Strength coaches typically develop favorite cues for specific movement goals and movement errors. Rippetoe defined two distinct varieties of cues for the barbell coach. Body cues reference part of the body or a specific part of the intended movement. In the motor learning domain, these can be identified as “internal cues” for the individual. Bar cues reference the object – the barbell itself – being lifted. The motor learning sources identify these as cues “external” to the individual. Despite the coach’s preference for the type of cue being utilized, a quality coach will attempt to individualize cues to optimize the performer's movement. Some lifters respond better to body or internal cues, while others may respond better to bar or external cues.

These two types of cues cause us to question whether one or the other are the most effective and efficient way to provide lifters with feedback. Should one version of cueing be prioritized during barbell training? This brief overview attempts to associate the motor learning definitions with the established bar and body cues for basic barbell training.

As previously mentioned, internal cues (body cues) direct the lifter's attention to the individual components of the kinetic chain involved in the movement – the lifter's body itself. External cues (bar cues) call the lifter's attention to the resultant goal of the movement pattern with the bar, and are thought to provide new learners more autonomy in completing tasks. The portion of the kinesiology and exercise science-paper industry aimed at investigating these concepts employs methods that utilize tasks that are not genuinely trainable, in the sense of long-term incremental progress, and are not directly applicable to barbell work. Examples include but are not limited to standing long jumps, vertical jumps, agility tests, and ball tosses. Despite most of these investigators having no concept or appreciation for the Two Factor Model of Sports Performance, there appear to be a few concepts from this area that may be useful, or at least interesting, for a barbell coach.
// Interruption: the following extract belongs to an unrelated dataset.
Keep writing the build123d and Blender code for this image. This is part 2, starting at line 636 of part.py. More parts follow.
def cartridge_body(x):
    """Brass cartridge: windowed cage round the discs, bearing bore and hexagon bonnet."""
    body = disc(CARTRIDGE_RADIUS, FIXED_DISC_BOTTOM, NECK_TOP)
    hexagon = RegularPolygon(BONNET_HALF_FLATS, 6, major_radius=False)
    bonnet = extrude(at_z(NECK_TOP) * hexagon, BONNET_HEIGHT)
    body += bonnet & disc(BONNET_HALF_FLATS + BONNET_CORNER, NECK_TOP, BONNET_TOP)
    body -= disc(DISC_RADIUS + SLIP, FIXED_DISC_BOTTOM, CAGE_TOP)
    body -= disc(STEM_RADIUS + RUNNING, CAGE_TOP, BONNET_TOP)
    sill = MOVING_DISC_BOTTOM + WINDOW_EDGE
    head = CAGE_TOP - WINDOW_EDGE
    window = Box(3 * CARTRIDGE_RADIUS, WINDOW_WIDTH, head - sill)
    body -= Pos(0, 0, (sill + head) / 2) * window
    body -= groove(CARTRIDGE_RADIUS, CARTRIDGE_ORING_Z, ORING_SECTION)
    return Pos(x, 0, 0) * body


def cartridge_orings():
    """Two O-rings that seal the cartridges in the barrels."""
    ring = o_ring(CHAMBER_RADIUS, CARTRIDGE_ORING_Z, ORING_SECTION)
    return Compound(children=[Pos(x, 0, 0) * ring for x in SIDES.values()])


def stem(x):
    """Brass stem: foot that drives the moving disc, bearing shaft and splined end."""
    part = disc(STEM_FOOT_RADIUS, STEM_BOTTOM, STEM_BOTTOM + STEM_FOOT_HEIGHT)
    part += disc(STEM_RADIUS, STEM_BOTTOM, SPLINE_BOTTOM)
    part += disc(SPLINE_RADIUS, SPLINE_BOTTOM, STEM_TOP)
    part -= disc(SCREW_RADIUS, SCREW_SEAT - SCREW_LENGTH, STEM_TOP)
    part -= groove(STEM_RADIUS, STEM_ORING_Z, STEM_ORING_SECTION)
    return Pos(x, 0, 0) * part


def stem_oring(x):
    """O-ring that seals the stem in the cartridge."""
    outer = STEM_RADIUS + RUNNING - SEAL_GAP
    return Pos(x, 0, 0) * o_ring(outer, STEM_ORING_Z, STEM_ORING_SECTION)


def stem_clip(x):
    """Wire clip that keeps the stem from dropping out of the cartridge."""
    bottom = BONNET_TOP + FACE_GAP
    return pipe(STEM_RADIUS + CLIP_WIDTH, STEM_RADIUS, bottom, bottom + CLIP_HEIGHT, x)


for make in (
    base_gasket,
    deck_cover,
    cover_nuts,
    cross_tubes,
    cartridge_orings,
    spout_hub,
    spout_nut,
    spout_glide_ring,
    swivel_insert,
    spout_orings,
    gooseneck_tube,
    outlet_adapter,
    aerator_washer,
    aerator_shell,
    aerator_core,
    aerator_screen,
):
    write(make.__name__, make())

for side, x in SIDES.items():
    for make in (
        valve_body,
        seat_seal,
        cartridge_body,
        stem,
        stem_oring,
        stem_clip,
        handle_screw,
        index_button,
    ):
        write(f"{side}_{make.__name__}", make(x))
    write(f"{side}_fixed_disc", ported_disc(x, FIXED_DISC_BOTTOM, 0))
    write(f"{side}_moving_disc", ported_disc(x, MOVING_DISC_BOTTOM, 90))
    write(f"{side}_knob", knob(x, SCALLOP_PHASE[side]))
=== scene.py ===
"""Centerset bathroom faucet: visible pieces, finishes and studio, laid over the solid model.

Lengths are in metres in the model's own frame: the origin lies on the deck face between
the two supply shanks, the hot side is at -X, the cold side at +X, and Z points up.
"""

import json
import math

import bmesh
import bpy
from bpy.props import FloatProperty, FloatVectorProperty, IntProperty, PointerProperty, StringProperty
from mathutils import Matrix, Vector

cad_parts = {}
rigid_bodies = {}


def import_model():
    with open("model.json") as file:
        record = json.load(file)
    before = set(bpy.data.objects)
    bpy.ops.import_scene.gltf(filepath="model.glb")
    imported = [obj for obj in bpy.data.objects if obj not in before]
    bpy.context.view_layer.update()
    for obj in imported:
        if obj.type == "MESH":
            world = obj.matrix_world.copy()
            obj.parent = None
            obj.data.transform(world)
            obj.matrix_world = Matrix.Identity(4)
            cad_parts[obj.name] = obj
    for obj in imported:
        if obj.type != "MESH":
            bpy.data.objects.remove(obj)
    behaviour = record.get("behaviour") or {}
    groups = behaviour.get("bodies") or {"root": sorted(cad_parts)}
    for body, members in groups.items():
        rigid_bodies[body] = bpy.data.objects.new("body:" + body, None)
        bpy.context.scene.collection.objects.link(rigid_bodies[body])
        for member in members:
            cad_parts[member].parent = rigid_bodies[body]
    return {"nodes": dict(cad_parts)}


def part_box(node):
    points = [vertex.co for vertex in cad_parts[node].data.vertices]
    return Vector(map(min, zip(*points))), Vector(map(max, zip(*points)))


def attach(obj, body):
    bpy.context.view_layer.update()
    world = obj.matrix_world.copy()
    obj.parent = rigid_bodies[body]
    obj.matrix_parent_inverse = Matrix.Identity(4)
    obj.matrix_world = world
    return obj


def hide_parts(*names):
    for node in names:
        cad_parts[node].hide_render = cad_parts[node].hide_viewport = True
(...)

The Constrained Action Hypothesis

A cornerstone of the motor learning material is the Constrained Action Hypothesis. This holds that when a performer or lifter focuses on the end-state effects of a movement, it permits motor actions to occur “automatically.” This hypothesis implies that focusing on the constituent parts of the kinetic chain of a movement pattern may interfere with conscious control and accuracy of the performance. This is especially true of exercises where the bar is in the hands: deadlifts, cleans, presses, and bench presses – “Keep the bar closer to your shirt” works better than a reference to the hips.
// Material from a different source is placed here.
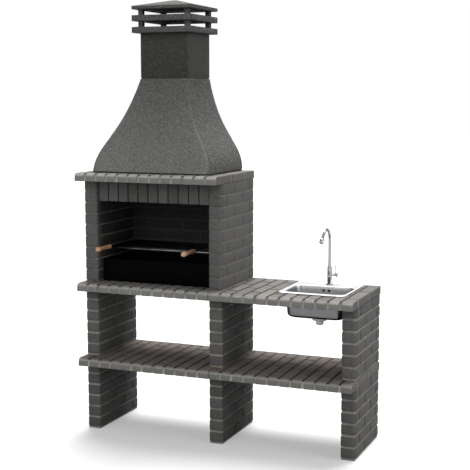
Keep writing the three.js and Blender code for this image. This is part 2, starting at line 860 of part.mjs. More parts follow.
// Inner face of the bowl from the lip to the drain, moved out and down by a sheet for the back.
function bowlRings(sheet) {
  const down = rimTop - sheet;
  const floor = bowlFloor - sheet;
  const ring = (inset, radius, z) => evenRing(shrink(bowlArea, inset - sheet), radius, z, bowlSteps);
  const turnIn = bowlFloorRadius * (1 - Math.SQRT1_2);
  return [
    ring(-bowlLip, bowlCorner + bowlLip, down),
    ring(0, bowlCorner, down - bowlLip),
    ring(bowlTaper, bowlCorner, floor + bowlFloorRadius),
    ring(bowlTaper + turnIn, bowlCorner, floor + turnIn),
    ring(bowlTaper + bowlFloorRadius, bowlCorner, floor),
    circleRing(seatFlangeRadius + drainSink - sheet, floor - drainSink),
    circleRing(drainRadius, floor - drainSink),
  ];
}
const rimRings = [
  evenRing(sinkArea, sinkCorner, rimUnderside, bowlSteps),
  evenRing(sinkArea, sinkCorner, rimTop, bowlSteps),
  evenRing(shrink(sinkArea, rimSlope), sinkCorner, rimTop + rimRaise, bowlSteps),
  evenRing(shrink(sinkArea, rimBand), sinkCorner, rimTop, bowlSteps),
];
const sinkShell = toSolid(loft([...rimRings, ...bowlRings(0), ...bowlRings(sinkSheet).toReversed()], true));
const overflowZ = rimTop - overflowLevel;
const bowlBack = bowlArea[3];
const overflowHoles = [-overflowSpacing / 2, overflowSpacing / 2].map((shift) => rod(
  [sinkCentre + shift, bowlBack - bowlTaper - overrun, overflowZ],
  [sinkCentre + shift, bowlBack + overrun, overflowZ],
  overflowRadius,
  pipeSides,
));
const tapHole = disc(tapHoleRadius, rimUnderside - overrun, rimTop + overrun, pipeSides)
  .translate(sinkCentre, tapY, 0);
place('sink_bowl', toGeometry(cut(sinkShell, [...overflowHoles, tapHole])), sinkSteel);

// Waste: strainer seat in the drain, lift-out basket, gasket, body with tail, nut
const drainFloor = bowlFloor - drainSink;
const seatTop = drainFloor + seatGap + seatThickness;
const seatBottom = drainFloor - seatCupDepth;
const waste = new THREE.Group();
waste.position.set(sinkCentre, bowlCentreY, 0);
barbecue.add(waste);
const cupInner = seatCupRadius - seatThickness;
const seatProfile = [
  [cupInner, seatTop], [cupInner, seatBottom + seatThickness], [tailRadius / 2, seatBottom + seatThickness],
  [tailRadius / 2, seatBottom], [seatCupRadius, seatBottom], [seatCupRadius, drainFloor + seatGap],
  [seatFlangeRadius, drainFloor + seatGap], [seatFlangeRadius, seatTop], [cupInner, seatTop],
];
place('strainer_seat', turned(seatProfile), sinkSteel, waste);

const basketFloor = seatBottom + seatThickness + seatGap;
const basketTop = seatTop + seatGap;
const basketProfile = [
  [0, basketFloor], [basketRadius - basketFlare, basketFloor], [basketRadius - seatThickness, basketTop],
  [basketRadius + basketFlare, basketTop], [basketRadius + basketFlare, basketTop + basketSheet],
  [basketRadius - seatThickness - basketSheet, basketTop + basketSheet],
  [basketRadius - basketFlare - basketSheet, basketFloor + basketSheet],
  [knobRadius / 2, basketFloor + basketSheet], [knobRadius / 2, basketFloor + knobHeight],
  [knobRadius, basketFloor + knobHeight], [knobRadius, basketFloor + knobHeight + knobRadius],
  [0, basketFloor + knobHeight + knobRadius],
];
const basketBores = Array.from({ length: basketHoles }, (_, i) => {
  const angle = i * 2 * Math.PI / basketHoles;
  return disc(basketHoleRadius, basketFloor - overrun / 2, basketFloor + overrun / 2, rodSides)
    .translate(basketHoleCircle * Math.cos(angle), basketHoleCircle * Math.sin(angle), 0);
});
const basket = cut(toSolid(turned(basketProfile)), basketBores);
place('basket_strainer', toGeometry(basket), sinkSteel, waste);

const sinkBelow = drainFloor - sinkSheet;
const gasketTop = sinkBelow - seatGap;
const gasketBottom = gasketTop - gasketThickness;
const gasketInner = seatCupRadius + boreClearance;
place('waste_gasket', washerRing(gasketInner, seatFlangeRadius, gasketBottom, gasketTop), rubber, waste);

const wasteTop = gasketBottom - seatGap;
const wasteFloor = wasteTop - wasteHeight;
const tailEnd = wasteFloor - tailLength;
const tailInner = tailRadius - wasteWall;
const wasteProfile = [
  [tailInner, tailEnd], [tailRadius, tailEnd], [tailRadius, wasteFloor],
  [wasteRadius - wasteWall, wasteFloor], [wasteRadius, wasteFloor + wasteWall], [wasteRadius, wasteTop],
  [wasteRadius - wasteWall, wasteTop], [wasteRadius - wasteWall, wasteFloor + wasteWall],
  [tailInner, wasteFloor + wasteWall], [tailInner, tailEnd],
];
const spigotZ = wasteFloor + wasteHeight / 2;
const spigotEnd = wasteRadius + spigotLength;
const spigot = rod(
  [0, wasteRadius - wasteWall / 2, spigotZ],
  [0, spigotEnd, spigotZ],
  spigotRadius,
  pipeSides,
);
const spigotBore = rod(
  [0, wasteRadius - wasteWall - overrun, spigotZ],
  [0, spigotEnd + overrun, spigotZ],
  overflowPipeRadius + boreClearance,
  pipeSides,
);
const wasteBody = cut(join([turned(wasteProfile), spigot]), [spigotBore]);
place('waste_body', toGeometry(wasteBody), whitePlastic, waste);

const tailNutTop = wasteFloor - seatGap;
const tailNut = washerRing(
  tailRadius + boreClearance,
  tailNutRadius,
  tailNutTop - tailNutHeight,
  tailNutTop,
);
place('waste_tail_nut', tailNut, whitePlastic, waste);

// Overflow: a box on the back of the bowl, open to its two holes, and a pipe down to the waste
const overflowFace = bowlBack + sinkSheet + seatGap;
const overflowBoxTop = rimUnderside - seatGap - bowlLip;
const overflowBoxBody = block(
  [sinkCentre - overflowBoxWidth / 2, overflowFace, overflowBoxTop - overflowBoxHeight],
  [sinkCentre + overflowBoxWidth / 2, overflowFace + overflowBoxDepth, overflowBoxTop],
);
const overflowHollow = block(
  [
    sinkCentre - overflowBoxWidth / 2 + wasteWall,
    overflowFace - overrun,
    overflowBoxTop - overflowBoxHeight + wasteWall,
  ],
  [
    sinkCentre + overflowBoxWidth / 2 - wasteWall,
    overflowFace + overflowBoxDepth - wasteWall,
    overflowBoxTop - wasteWall,
  ],
);
const overflowPipeY = overflowFace + overflowBoxDepth / 2;
const overflowBoxFloor = overflowBoxTop - overflowBoxHeight;
const overflowDrain = disc(
  overflowPipeRadius / 2,
  overflowBoxFloor - overrun,
  overflowBoxTop - overrun,
  rodSides,
).translate(sinkCentre, overflowPipeY, 0);
const overflowBox = cut(toSolid(overflowBoxBody), [overflowHollow, overflowDrain]);
place('overflow_box', toGeometry(overflowBox), whitePlastic);

// Path of a straight run, one round bend towards a side, and a second straight run.
class BentPath extends THREE.Curve {
  constructor(start, [heading, side], runs, bendRadius, bendAngle) {
    super();
    Object.assign(this, { start, heading, side, runs, bendRadius, bendAngle });
  }

  onBend(angle) {
    const along = this.runs[0] + this.bendRadius * Math.sin(angle);
    const across = this.bendRadius * (1 - Math.cos(angle));
    return this.start.clone()
      .addScaledVector(this.heading, along)
      .addScaledVector(this.side, across);
  }

  directionAt(angle) {
    return this.heading.clone()
      .multiplyScalar(Math.cos(angle))
      .addScaledVector(this.side, Math.sin(angle));
  }

  getPoint(share) {
    const [firstRun, lastRun] = this.runs;
    const arc = this.bendRadius * this.bendAngle;
    const along = share * (firstRun + arc + lastRun);
    if (along < firstRun) {
      return this.start.clone().addScaledVector(this.heading, along);
    }
    const bent = Math.min(along - firstRun, arc);
    const angle = bent / this.bendRadius;
    return this.onBend(angle).addScaledVector(this.directionAt(angle), along - firstRun - bent);
  }
}

// Round pipe along a path, as one extruded section.
function pipeAlong(path, radius, steps, sides = pipeSides) {
  const section = new THREE.Shape(
    Array.from({ length: sides }, (_, i) => {
      const angle = i * 2 * Math.PI / sides;
      return new THREE.Vector2(radius * Math.cos(angle), radius * Math.sin(angle));
    }),
  );
  return new THREE.ExtrudeGeometry(section, { steps, extrudePath: path, bevelEnabled: false });
}
const overflowFoot = new THREE.Vector3(sinkCentre, overflowPipeY, overflowBoxFloor - seatGap);
const overflowDrop = overflowFoot.z - overflowBend - spigotZ;
const overflowRun = overflowPipeY - overflowBend - bowlCentreY - wasteRadius - spigotRadius;
const overflowPath = new BentPath(
  overflowFoot,
  [new THREE.Vector3(0, 0, -1), new THREE.Vector3(0, -1, 0)],
  [overflowDrop, overflowRun],
  overflowBend,
  Math.PI / 2,
);
place('overflow_pipe', pipeAlong(overflowPath, overflowPipeRadius, bendSteps), whitePlastic);

// Tap: base ring, body with shank and side boss, washer, nut and inlet under the ledge
const tap = new THREE.Group();
tap.position.set(sinkCentre, tapY, rimTop);
barbecue.add(tap);
const ringInner = shankRadius + boreClearance;
place('tap_base_ring', washerRing(ringInner, tapBaseRadius, seatGap, tapBaseHeight), chrome, tap);
const bodyLevel = tapBaseHeight + seatGap;
const bodyProfile = [
  [0, -shankLength], [shankRadius, -shankLength], [shankRadius, bodyLevel], [tapRadius, bodyLevel],
  [tapRadius, tapHeight], [spoutRadius + boreClearance, tapHeight],
  [spoutRadius + boreClearance, tapHeight - spoutSocket], [0, tapHeight - spoutSocket],
];
const boss = rod([0, 0, leverLevel], [bossReach, 0, leverLevel], bossRadius, pipeSides);
const spindleBore = rod(
  [bossReach - spindleReach, 0, leverLevel],
  [bossReach + overrun, 0, leverLevel],
  spindleRadius + boreClearance,
  pipeSides,
);
const tapBody = cut(join([turned(bodyProfile), boss]), [spindleBore]);
place('tap_body', toGeometry(tapBody), chrome, tap);

const ledgeBelow = -sinkSheet - seatGap;
const washer = washerRing(ringInner, washerRadius, ledgeBelow - washerHeight, ledgeBelow);
place('tap_washer', washer, rubber, tap);
const nutTop = ledgeBelow - washerHeight - seatGap;
const hexNut = disc(nutRadius, nutTop - nutHeight, nutTop, rodSides);
const nutBore = disc(ringInner, nutTop - nutHeight - overrun, nutTop + overrun);
place('tap_nut', toGeometry(cut(toSolid(hexNut), [nutBore])), brass, tap);
const inletTop = -shankLength - seatGap;
place('tap_inlet', disc(inletRadius, inletTop - inletLength, inletTop, rodSides), brass, tap);

// Swivelling spout: riser, one bend and a slanted tip
const spoutFoot = tapHeight - spoutSocket + seatGap;
const spoutAngle = spoutArcShare * Math.PI;
const spoutPath = new BentPath(
  new THREE.Vector3(0, 0, spoutFoot),
  [new THREE.Vector3(0, 0, 1), new THREE.Vector3(0, -1, 0)],
  [spoutRise, spoutTip],
  spoutBend,
  spoutAngle,
);
const tipDirection = spoutPath.directionAt(spoutAngle);
place('tap_spout', pipeAlong(spoutPath, spoutRadius, spoutSteps), chrome, tap);
const collarLevel = tapHeight + seatGap;
const collar = washerRing(
  spoutRadius + boreClearance,
  collarRadius,
  collarLevel,
  collarLevel + collarHeight,
);
place('spout_collar', collar, chrome, tap);

// Aerator on the tip, open at its mouth
const aeratorProfile = [
  [0, 0], [aeratorRadius, 0], [aeratorRadius, aeratorLength], [aeratorBore, aeratorLength],
  [aeratorBore, aeratorLength - aeratorRecess], [0, aeratorLength - aeratorRecess],
];
const aerator = place('tap_aerator', turned(aeratorProfile, pipeSides), chrome, tap);
aerator.position.copy(spoutPath.onBend(spoutAngle))
  .addScaledVector(tipDirection, spoutTip + seatGap);
aerator.quaternion.setFromUnitVectors(new THREE.Vector3(0, 0, 1), tipDirection);

// Lever: spindle in the boss, hub with an end disc and an upright pin
const hubStart = bossReach + seatGap;
const hubEnd = hubStart + hubLength;
const spindleStart = bossReach - spindleReach + seatGap;
const lever = join([
  rod([spindleStart, 0, 0], [hubEnd, 0, 0], spindleRadius, pipeSides),
  rod([hubStart, 0, 0], [hubEnd, 0, 0], hubRadius, pipeSides),
  rod([hubEnd - seatGap, 0, 0], [hubEnd + discThickness, 0, 0], discRadius, roundSides),
]);
const pinX = hubStart + hubLength / 2;
const pinBore = rod([pinX, 0, spindleRadius], [pinX, 0, discRadius], pinRadius + boreClearance, rodSides);
place('lever_hub', toGeometry(cut(lever, [pinBore])), chrome, tap).position.z = leverLevel;
const pinFoot = spindleRadius + seatGap;
const pin = join([
  rod([0, 0, pinFoot], [0, 0, pinFoot + pinLength], pinRadius),
  new THREE.SphereGeometry(pinRadius * pinHeadShare, rodSides + 2, rodSides)
    .translate(0, 0, pinFoot + pinLength),
]);
place('lever_pin', toGeometry(pin), chrome, tap).position.set(pinX, 0, leverLevel);

export default barbecue;
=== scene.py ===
"""Outdoor masonry barbecue with a sink bay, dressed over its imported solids.

Lengths are millimetres in the masonry's own frame, from the left pier's front left foot,
and place() turns them into metres in the solids' frame.
"""

import math

import bpy
import numpy as np
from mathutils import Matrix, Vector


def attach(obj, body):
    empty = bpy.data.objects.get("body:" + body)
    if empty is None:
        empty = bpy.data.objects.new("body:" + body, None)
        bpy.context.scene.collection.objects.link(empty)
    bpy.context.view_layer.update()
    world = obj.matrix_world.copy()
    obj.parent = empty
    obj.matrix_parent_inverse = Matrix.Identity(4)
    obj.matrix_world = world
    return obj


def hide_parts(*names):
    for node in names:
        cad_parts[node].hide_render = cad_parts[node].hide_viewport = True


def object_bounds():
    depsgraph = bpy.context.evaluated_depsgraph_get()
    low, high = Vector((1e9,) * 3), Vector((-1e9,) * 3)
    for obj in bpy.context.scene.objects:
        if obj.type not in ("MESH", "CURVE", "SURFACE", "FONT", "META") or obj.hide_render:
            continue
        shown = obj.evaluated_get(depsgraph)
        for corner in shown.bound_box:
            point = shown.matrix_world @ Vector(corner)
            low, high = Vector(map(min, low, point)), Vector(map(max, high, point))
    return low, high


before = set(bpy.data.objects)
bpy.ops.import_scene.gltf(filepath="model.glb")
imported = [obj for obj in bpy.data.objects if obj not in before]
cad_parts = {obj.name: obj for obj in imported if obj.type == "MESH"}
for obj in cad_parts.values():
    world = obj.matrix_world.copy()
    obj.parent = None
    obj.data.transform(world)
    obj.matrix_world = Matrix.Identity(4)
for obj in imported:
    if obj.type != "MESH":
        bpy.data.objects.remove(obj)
solid_box = [list(corner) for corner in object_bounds()]
scene = bpy.context.scene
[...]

The squat is quite receptive to cues specific to the hips, the chest, and the knees. Most people try to squat with too vertical a back angle, and a body cue is effective for correcting this – “Drive your ass up first, after you bounce out of the hole.” But for the other lifts, a correct bar cue is very effective for allowing the lifter to solve the mechanical problems by feeling the effects of changes in the bar position relative to the mid-foot balance point and the gravity vector over that point. “Start with the bar over the middle of your foot, and then push the floor away from the bar. Keep it close to your legs.

The Guidance Hypothesis

Another related concept from motor learning sources is the Guidance Hypothesis. This states that performers may become overly dependent on, or too distracted by, too much feedback, especially when the cueing is exceedingly specific. An impairment in the natural and automatic movement patterns may occur for the lifter if the coach inundates him with too many body cues about pieces of the movement. If excessive cueing accumulates to the level of micromanagement, the lifter cannot pay any attention the movement pattern for himself because he's too busy listening to cues about separate pieces of it, and not busy enough learning the flow of the whole movement. The use of feedback works best when it is consistent, minimal, and focused on the movement pattern components that require the most improvement.
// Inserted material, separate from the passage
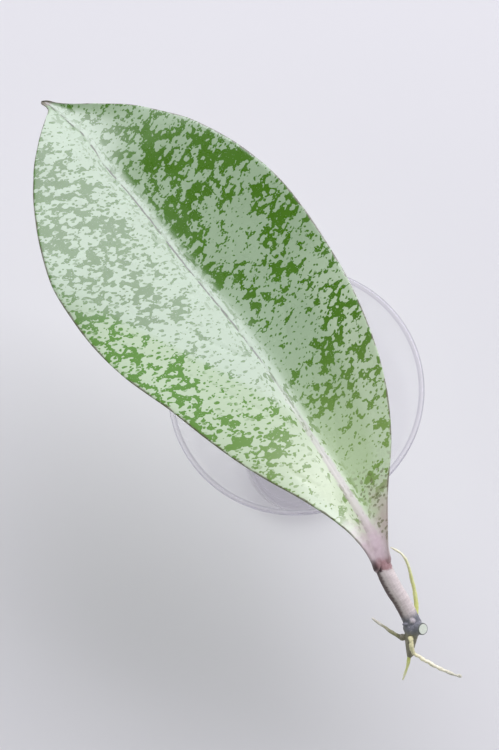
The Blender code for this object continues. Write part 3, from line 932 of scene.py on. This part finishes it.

Regarding coaching skilled movement, the literature points to a few areas the barbell coach could consider. First, the utilization of bar cues appeared to be superior to body cues for the novice lifter, which may explain why the squat is harder to coach to novice lifters. Second, the lifter's maturity level and ability to comprehend the cues provided must be considered early on during training.

The constrained action hypothesis appears to apply to both inexperienced and experienced lifters. The utilization of bar cues can be prioritized by barbell coaches to avoid higher-order motor programming interference. Additionally, the barbell coach must take time to establish a relationship with each lifter, so that a common vocabulary is created. By doing so, the coach will learn about the lifter's prior experiences and the potential to receive regular feedback.

The motor learning concepts relating to basic barbell training are intuitive – they must be applied by the coach based upon the bridge between lifter and coach supplied by his personal experience on both sides of the bar, and the real-time nature of this interaction doesn't permit a lot of analysis. No amount of scholarly study or any unique teaching model can replace the hours of experience the barbell coach accumulates on the platform. This experience permits cues to be quickly and accurately provided, one rep at a time. There may be a time and place to prioritize a bar cue over a body cue, but proper feedback will always come from a coach's extensive history of training, teaching, and observing the lifts.